Falcon: A Reliable, Low Latency Hardware Transport

  • Arjun Singhvi ,
  • Nandita Dukkipati ,
  • Prashant Chandra ,
  • Hassan M. G. Wassel ,
  • Naveen Kr. Sharma ,
  • Anthony Rebello ,
  • Henry Schuh ,
  • Praveen Kumar ,
  • Behnam Montazeri ,
  • Neelesh Bansod ,
  • Sarin Thomas ,
  • Inho Cho ,
  • Hyojeong Lee Seibert ,
  • Baijun Wu ,
  • Rui Yang ,
  • Yuliang Li ,
  • Kai Huang ,
  • Qianwen Yin ,
  • Abhishek Agarwal ,
  • Srinivas Vaduvatha ,
  • Weihuang Wang ,
  • Masoud Moshref ,
  • Tao Ji ,
  • David Wetherall ,
  • Amin Vahdat

SIGCOMM 2025 |

Hardware transports such as RoCE deliver high performance with minimal host CPU, but are best suited to special-purpose deployments that limit their use, e.g., backend networks or Ethernet with Priority Flow Control (PFC).
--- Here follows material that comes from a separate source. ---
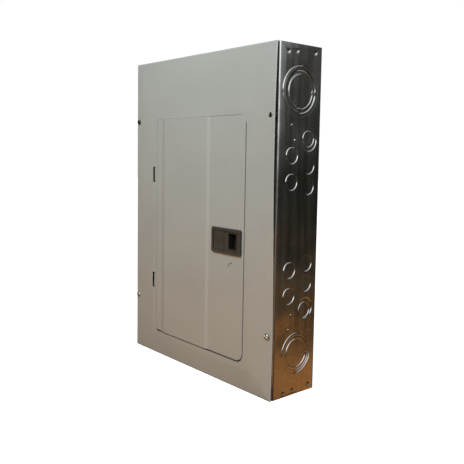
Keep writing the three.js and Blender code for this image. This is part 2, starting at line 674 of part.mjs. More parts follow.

We introduce Falcon, the first hardware transport that supports multiple Upper Layer Protocols (ULPs) and heterogeneous application workloads in general-purpose Ethernet datacenter environments (with losses and without special switch support). Key design elements include: delay-based congestion control with multipath load balancing; a layered design with a simple request-response transaction interface for multi-ULP support; hardware-based retransmissions and error-handling for scalability; and a programmable engine for flexibility. The first Falcon hardware implementation delivers a peak performance of 200 Gbps, 120 Mops/sec, with near-optimal operation completion times that are up to 8×× lower than CX-7 RoCE under network congestion, and up to 65% higher goodput under lossy conditions.